__Exercise requirements__. Reproduce the listing verbatim.

>> Begin

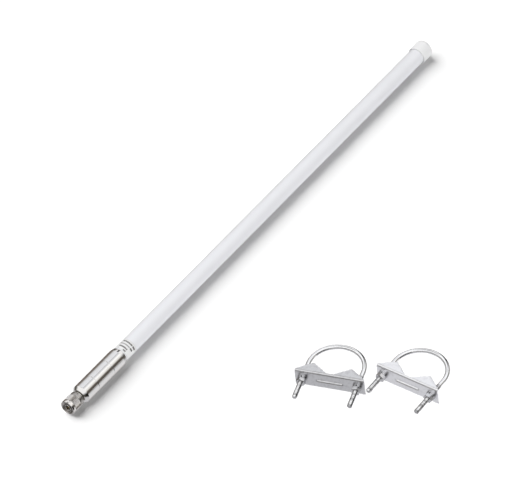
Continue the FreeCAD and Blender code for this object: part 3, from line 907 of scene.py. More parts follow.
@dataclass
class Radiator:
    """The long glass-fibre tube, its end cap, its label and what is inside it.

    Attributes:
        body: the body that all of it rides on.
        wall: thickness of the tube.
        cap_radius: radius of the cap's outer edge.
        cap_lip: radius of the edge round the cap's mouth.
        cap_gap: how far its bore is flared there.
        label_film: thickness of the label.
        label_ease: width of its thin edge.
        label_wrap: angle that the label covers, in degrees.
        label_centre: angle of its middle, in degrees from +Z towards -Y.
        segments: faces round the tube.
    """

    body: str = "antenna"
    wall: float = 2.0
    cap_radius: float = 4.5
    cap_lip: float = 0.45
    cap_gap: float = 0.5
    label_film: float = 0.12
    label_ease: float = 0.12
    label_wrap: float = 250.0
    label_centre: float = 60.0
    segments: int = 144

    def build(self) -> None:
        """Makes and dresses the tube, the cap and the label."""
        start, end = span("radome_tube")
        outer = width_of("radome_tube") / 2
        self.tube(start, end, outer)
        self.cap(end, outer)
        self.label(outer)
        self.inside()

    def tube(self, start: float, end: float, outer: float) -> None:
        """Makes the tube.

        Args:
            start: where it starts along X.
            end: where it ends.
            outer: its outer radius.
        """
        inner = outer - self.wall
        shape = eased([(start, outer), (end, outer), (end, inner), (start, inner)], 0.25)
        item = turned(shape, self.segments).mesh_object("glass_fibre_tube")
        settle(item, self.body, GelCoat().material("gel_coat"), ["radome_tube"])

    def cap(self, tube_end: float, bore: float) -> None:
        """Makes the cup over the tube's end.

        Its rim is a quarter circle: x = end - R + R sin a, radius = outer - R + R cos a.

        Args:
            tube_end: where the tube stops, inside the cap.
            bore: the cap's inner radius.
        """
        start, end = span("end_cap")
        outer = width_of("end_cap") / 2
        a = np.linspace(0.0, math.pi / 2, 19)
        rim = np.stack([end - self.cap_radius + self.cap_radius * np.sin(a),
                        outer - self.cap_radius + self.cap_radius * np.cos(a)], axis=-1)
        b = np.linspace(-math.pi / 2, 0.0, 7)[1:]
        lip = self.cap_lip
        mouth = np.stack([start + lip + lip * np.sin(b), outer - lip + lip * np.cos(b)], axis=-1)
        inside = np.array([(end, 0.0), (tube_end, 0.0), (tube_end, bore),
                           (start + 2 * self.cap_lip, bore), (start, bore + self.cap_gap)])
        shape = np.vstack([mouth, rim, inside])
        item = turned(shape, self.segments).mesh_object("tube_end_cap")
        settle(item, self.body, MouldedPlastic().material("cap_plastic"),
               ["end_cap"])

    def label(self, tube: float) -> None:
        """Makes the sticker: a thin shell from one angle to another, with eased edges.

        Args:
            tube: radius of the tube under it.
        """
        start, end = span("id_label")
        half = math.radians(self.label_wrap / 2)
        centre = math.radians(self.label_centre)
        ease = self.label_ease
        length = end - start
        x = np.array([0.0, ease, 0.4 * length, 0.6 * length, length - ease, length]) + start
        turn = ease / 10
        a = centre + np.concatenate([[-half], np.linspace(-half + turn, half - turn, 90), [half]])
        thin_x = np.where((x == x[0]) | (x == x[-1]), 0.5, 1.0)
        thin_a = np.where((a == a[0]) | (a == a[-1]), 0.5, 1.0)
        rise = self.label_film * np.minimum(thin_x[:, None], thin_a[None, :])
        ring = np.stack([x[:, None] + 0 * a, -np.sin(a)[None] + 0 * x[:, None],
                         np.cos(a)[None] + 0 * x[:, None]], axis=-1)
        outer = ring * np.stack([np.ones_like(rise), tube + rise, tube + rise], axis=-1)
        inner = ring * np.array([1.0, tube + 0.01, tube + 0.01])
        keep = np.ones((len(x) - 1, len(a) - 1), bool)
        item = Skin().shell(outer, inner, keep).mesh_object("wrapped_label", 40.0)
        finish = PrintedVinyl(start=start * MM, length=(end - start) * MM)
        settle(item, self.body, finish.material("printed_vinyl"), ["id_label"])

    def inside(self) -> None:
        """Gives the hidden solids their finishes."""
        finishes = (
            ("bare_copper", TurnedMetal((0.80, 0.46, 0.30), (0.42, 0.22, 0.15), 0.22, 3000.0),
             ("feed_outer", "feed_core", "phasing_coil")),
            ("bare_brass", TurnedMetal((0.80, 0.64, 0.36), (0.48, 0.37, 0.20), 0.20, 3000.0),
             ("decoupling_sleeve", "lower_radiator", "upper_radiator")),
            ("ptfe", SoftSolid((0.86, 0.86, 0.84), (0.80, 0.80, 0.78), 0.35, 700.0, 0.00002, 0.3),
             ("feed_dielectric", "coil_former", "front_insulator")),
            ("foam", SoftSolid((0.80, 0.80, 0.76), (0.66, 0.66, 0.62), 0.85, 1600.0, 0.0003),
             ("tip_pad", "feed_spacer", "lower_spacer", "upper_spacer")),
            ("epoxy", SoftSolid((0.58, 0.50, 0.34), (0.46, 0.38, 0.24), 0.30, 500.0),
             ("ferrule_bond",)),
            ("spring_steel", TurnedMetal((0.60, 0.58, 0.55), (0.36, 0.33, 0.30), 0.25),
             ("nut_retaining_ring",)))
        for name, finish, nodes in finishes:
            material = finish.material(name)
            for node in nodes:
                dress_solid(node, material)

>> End

__Solved problem__.
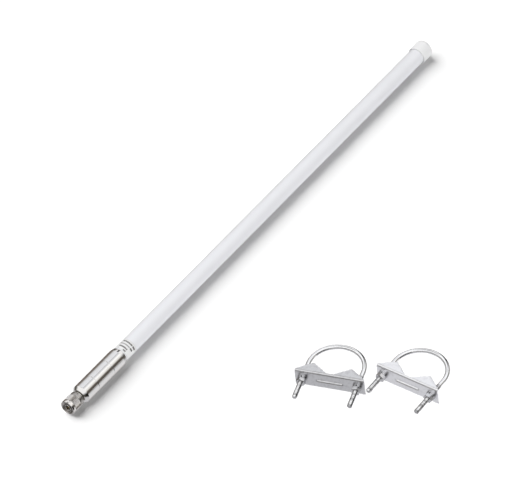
Continue the FreeCAD and Blender code for this object: part 3, from line 907 of scene.py. More parts follow.
@dataclass
class Radiator:
    """The long glass-fibre tube, its end cap, its label and what is inside it.

    Attributes:
        body: the body that all of it rides on.
        wall: thickness of the tube.
        cap_radius: radius of the cap's outer edge.
        cap_lip: radius of the edge round the cap's mouth.
        cap_gap: how far its bore is flared there.
        label_film: thickness of the label.
        label_ease: width of its thin edge.
        label_wrap: angle that the label covers, in degrees.
        label_centre: angle of its middle, in degrees from +Z towards -Y.
        segments: faces round the tube.
    """

    body: str = "antenna"
    wall: float = 2.0
    cap_radius: float = 4.5
    cap_lip: float = 0.45
    cap_gap: float = 0.5
    label_film: float = 0.12
    label_ease: float = 0.12
    label_wrap: float = 250.0
    label_centre: float = 60.0
    segments: int = 144

    def build(self) -> None:
        """Makes and dresses the tube, the cap and the label."""
        start, end = span("radome_tube")
        outer = width_of("radome_tube") / 2
        self.tube(start, end, outer)
        self.cap(end, outer)
        self.label(outer)
        self.inside()

    def tube(self, start: float, end: float, outer: float) -> None:
        """Makes the tube.

        Args:
            start: where it starts along X.
            end: where it ends.
            outer: its outer radius.
        """
        inner = outer - self.wall
        shape = eased([(start, outer), (end, outer), (end, inner), (start, inner)], 0.25)
        item = turned(shape, self.segments).mesh_object("glass_fibre_tube")
        settle(item, self.body, GelCoat().material("gel_coat"), ["radome_tube"])

    def cap(self, tube_end: float, bore: float) -> None:
        """Makes the cup over the tube's end.

        Its rim is a quarter circle: x = end - R + R sin a, radius = outer - R + R cos a.

        Args:
            tube_end: where the tube stops, inside the cap.
            bore: the cap's inner radius.
        """
        start, end = span("end_cap")
        outer = width_of("end_cap") / 2
        a = np.linspace(0.0, math.pi / 2, 19)
        rim = np.stack([end - self.cap_radius + self.cap_radius * np.sin(a),
                        outer - self.cap_radius + self.cap_radius * np.cos(a)], axis=-1)
        b = np.linspace(-math.pi / 2, 0.0, 7)[1:]
        lip = self.cap_lip
        mouth = np.stack([start + lip + lip * np.sin(b), outer - lip + lip * np.cos(b)], axis=-1)
        inside = np.array([(end, 0.0), (tube_end, 0.0), (tube_end, bore),
                           (start + 2 * self.cap_lip, bore), (start, bore + self.cap_gap)])
        shape = np.vstack([mouth, rim, inside])
        item = turned(shape, self.segments).mesh_object("tube_end_cap")
        settle(item, self.body, MouldedPlastic().material("cap_plastic"),
               ["end_cap"])

    def label(self, tube: float) -> None:
        """Makes the sticker: a thin shell from one angle to another, with eased edges.

        Args:
            tube: radius of the tube under it.
        """
        start, end = span("id_label")
        half = math.radians(self.label_wrap / 2)
        centre = math.radians(self.label_centre)
        ease = self.label_ease
        length = end - start
        x = np.array([0.0, ease, 0.4 * length, 0.6 * length, length - ease, length]) + start
        turn = ease / 10
        a = centre + np.concatenate([[-half], np.linspace(-half + turn, half - turn, 90), [half]])
        thin_x = np.where((x == x[0]) | (x == x[-1]), 0.5, 1.0)
        thin_a = np.where((a == a[0]) | (a == a[-1]), 0.5, 1.0)
        rise = self.label_film * np.minimum(thin_x[:, None], thin_a[None, :])
        ring = np.stack([x[:, None] + 0 * a, -np.sin(a)[None] + 0 * x[:, None],
                         np.cos(a)[None] + 0 * x[:, None]], axis=-1)
        outer = ring * np.stack([np.ones_like(rise), tube + rise, tube + rise], axis=-1)
        inner = ring * np.array([1.0, tube + 0.01, tube + 0.01])
        keep = np.ones((len(x) - 1, len(a) - 1), bool)
        item = Skin().shell(outer, inner, keep).mesh_object("wrapped_label", 40.0)
        finish = PrintedVinyl(start=start * MM, length=(end - start) * MM)
        settle(item, self.body, finish.material("printed_vinyl"), ["id_label"])

    def inside(self) -> None:
        """Gives the hidden solids their finishes."""
        finishes = (
            ("bare_copper", TurnedMetal((0.80, 0.46, 0.30), (0.42, 0.22, 0.15), 0.22, 3000.0),
             ("feed_outer", "feed_core", "phasing_coil")),
            ("bare_brass", TurnedMetal((0.80, 0.64, 0.36), (0.48, 0.37, 0.20), 0.20, 3000.0),
             ("decoupling_sleeve", "lower_radiator", "upper_radiator")),
            ("ptfe", SoftSolid((0.86, 0.86, 0.84), (0.80, 0.80, 0.78), 0.35, 700.0, 0.00002, 0.3),
             ("feed_dielectric", "coil_former", "front_insulator")),
            ("foam", SoftSolid((0.80, 0.80, 0.76), (0.66, 0.66, 0.62), 0.85, 1600.0, 0.0003),
             ("tip_pad", "feed_spacer", "lower_spacer", "upper_spacer")),
            ("epoxy", SoftSolid((0.58, 0.50, 0.34), (0.46, 0.38, 0.24), 0.30, 500.0),
             ("ferrule_bond",)),
            ("spring_steel", TurnedMetal((0.60, 0.58, 0.55), (0.36, 0.33, 0.30), 0.25),
             ("nut_retaining_ring",)))
        for name, finish, nodes in finishes:
            material = finish.material(name)
            for node in nodes:
                dress_solid(node, material)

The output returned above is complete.